Collected data =>
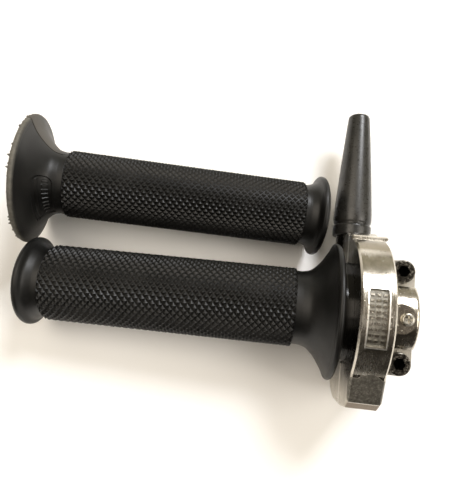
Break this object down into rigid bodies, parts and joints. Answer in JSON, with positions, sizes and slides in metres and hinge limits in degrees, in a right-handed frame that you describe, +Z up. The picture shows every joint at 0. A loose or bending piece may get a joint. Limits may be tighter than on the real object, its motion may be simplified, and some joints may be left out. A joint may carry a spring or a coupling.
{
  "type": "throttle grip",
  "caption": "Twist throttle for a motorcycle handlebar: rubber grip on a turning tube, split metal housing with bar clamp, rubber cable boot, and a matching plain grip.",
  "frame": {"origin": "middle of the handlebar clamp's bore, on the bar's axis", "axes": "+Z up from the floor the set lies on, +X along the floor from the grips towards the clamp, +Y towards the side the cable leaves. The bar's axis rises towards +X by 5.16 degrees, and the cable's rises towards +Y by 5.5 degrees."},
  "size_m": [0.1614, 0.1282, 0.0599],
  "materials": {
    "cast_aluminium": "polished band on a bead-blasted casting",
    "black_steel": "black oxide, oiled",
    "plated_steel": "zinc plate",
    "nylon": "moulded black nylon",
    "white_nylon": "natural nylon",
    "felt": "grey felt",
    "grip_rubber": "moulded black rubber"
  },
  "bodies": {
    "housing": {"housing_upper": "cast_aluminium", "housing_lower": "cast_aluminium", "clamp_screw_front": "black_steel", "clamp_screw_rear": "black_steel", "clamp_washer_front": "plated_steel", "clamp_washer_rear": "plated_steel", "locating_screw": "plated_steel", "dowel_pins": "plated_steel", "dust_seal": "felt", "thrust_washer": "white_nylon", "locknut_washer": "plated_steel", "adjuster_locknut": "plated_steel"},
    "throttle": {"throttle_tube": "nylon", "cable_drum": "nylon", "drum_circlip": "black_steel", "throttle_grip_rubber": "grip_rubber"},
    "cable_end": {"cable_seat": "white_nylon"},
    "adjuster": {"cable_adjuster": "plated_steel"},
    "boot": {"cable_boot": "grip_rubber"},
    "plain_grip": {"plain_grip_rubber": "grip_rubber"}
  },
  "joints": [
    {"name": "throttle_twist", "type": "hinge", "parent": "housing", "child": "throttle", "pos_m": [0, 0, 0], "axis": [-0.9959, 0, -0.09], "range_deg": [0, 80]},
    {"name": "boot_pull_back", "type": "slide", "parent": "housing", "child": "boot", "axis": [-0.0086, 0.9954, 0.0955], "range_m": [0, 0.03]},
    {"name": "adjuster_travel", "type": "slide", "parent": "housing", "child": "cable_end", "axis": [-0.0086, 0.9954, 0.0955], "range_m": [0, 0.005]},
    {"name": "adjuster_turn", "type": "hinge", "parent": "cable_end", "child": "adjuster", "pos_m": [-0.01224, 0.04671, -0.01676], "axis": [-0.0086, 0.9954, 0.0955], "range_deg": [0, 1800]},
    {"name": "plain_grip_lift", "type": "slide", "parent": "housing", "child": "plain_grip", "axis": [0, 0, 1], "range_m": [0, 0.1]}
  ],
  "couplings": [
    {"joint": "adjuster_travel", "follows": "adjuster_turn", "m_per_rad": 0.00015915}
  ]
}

What to produce => From the data, pick out every line that includes "frame".

Task output =>
Break this object down into rigid bodies, parts and joints. Answer in JSON, with positions, sizes and slides in metres and hinge limits in degrees, in a right-handed frame that you describe, +Z up. The picture shows every joint at 0. A loose or bending piece may get a joint. Limits may be tighter than on the real object, its motion may be simplified, and some joints may be left out. A joint may carry a spring or a coupling.
  "frame": {"origin": "middle of the handlebar clamp's bore, on the bar's axis", "axes": "+Z up from the floor the set lies on, +X along the floor from the grips towards the clamp, +Y towards the side the cable leaves. The bar's axis rises towards +X by 5.16 degrees, and the cable's rises towards +Y by 5.5 degrees."},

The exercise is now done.